Ultimately, Haile said his team have solved this issue by building part of the system around loyalty.

“If we made 50% of the gross around engagement and time, and we made 20% around loyalty, then we could cover pretty much any scenario as we went, which was super-exciting, so we had a model that would work,” he said.


Building something brand new

Haile emphasised that there is still a ways to go before launching the service. In addition to funding from both venture capital firms as well as major publishers, including The New York Times, News Corp and Axel Springer, Scroll is also getting guidance from The Washington Post, Gizmodo, The Financial Times and Mic.

“We now have teams of engineers in New York and Portland who are building the infrastructure,” he said.

Haile said they have about 30 publishers, including some small, local publishers, working with them to test the model.

Getting publishers to collaborate

Getting numerous publishers to agree on having their content bundled is what Haile sees as the most complicated part of his proposed solution.

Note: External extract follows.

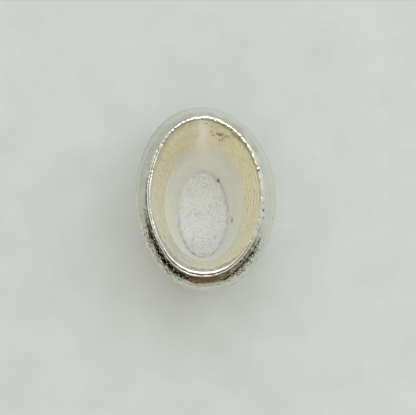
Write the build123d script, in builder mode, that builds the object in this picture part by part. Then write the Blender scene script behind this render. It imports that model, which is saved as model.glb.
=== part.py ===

“They say in the U.S. that if you want a product to fail, you ask publishers to collaborate on it,” he said.

“We have not been an industry that has traditionally been good at working together. But the problems we face are industry-wide problems, and they will only be solved by industry-wide solutions.” – Tony Haile, Scroll

Haile expanded on this challenge during the question-and-answer period, saying:

“We can sometimes be a bit timid in this industry, despite the challenges that we face. Sometimes it can be a situation that we see our house is on fire and we say, ‘I’m going to try a bucket of water,’ and see how that goes. And then in six months if the bucket of water doesn’t work, then we call the fire service. … The challenges we face on the business model side, especially in the U.S., are very, very real.”